In a simple normal call, the first phone in Cell 1 calls a phone in Cell 2.  The signal goes from the first phone to Mast 1 and its base station.  Then, it goes to Mast 2 and its base station, and finally, the second phone.  Simple.

Roaming Call

In a roaming call, where the caller or callee is moving, the signal will be constantly handed off from one cell tower to another as the phone moves from cell to cell.  Remember, cell phones and towers are meant to send waves only a short distance.  

Types of cellphones

Mobile phones originally used analog technology that recreates your voice with a mechanical analogy of its vibrations.  Some land lines - where a land line still exists - still work this way today.  Most cellular phones today are based on digital technology, turning the sound of your voice into numbers and beaming the numbers through the air as radio signals.  Among its advantages, digital technologies can now use that same technology to send text messages, web pages, MP3 files for playing music, and even photos.
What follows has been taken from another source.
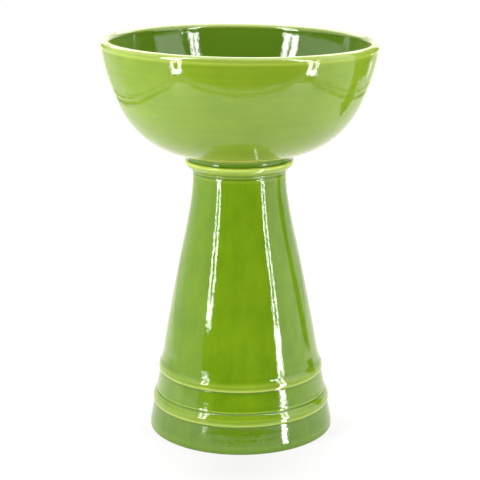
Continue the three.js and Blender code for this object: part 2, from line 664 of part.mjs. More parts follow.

Your phone can also be encrypted through digital technology.  

Consumer Cellphone 

A basic consumer cellphone is just a phone.  It makes and receives phone calls.  It has largely been replaced by the smartphone, which can install apps, receive an email, access the internet, and send a man to the moon.  Seriously, your cell phone has more than a million times the RAM that the Apollo 11 computer had.  

Satellite Phone

A satellite telephone is a type of mobile phone that connects to other phones or the network via radio waves through orbiting satellites rather than cell towers.  It's primary advantage is that it can be used virtually anywhere.  

Mobile Broadband 

Mobile broadband is the catchy name for wireless internet access via mobile networks.  Access is through a portable modem, wireless modem, tablet, or smartphone.

History of Cellphones

The first handheld cellular mobile phone was made at Motorola in 1972.  These cellular phones weighed four and a half pounds.  The first commercial automated cellular network (1G analog) was started in Japan by Nippon Telegraph and Telephone in 1979.  By the 1980s, the Nordic Mobile Telephone was launched in Scandinavia.  

Digital cell networks arrived in the 1990s.  Soon the 1G system was taken over by 2G and 3G, with 4G and 5G now being the standards.  The lithium battery is the indispensable power source for mobile phones and dates to 1991.  

The infrastructure for cellphones continues to develop.  Much of the United States is covered, but connectivity can still be challenging in rural areas.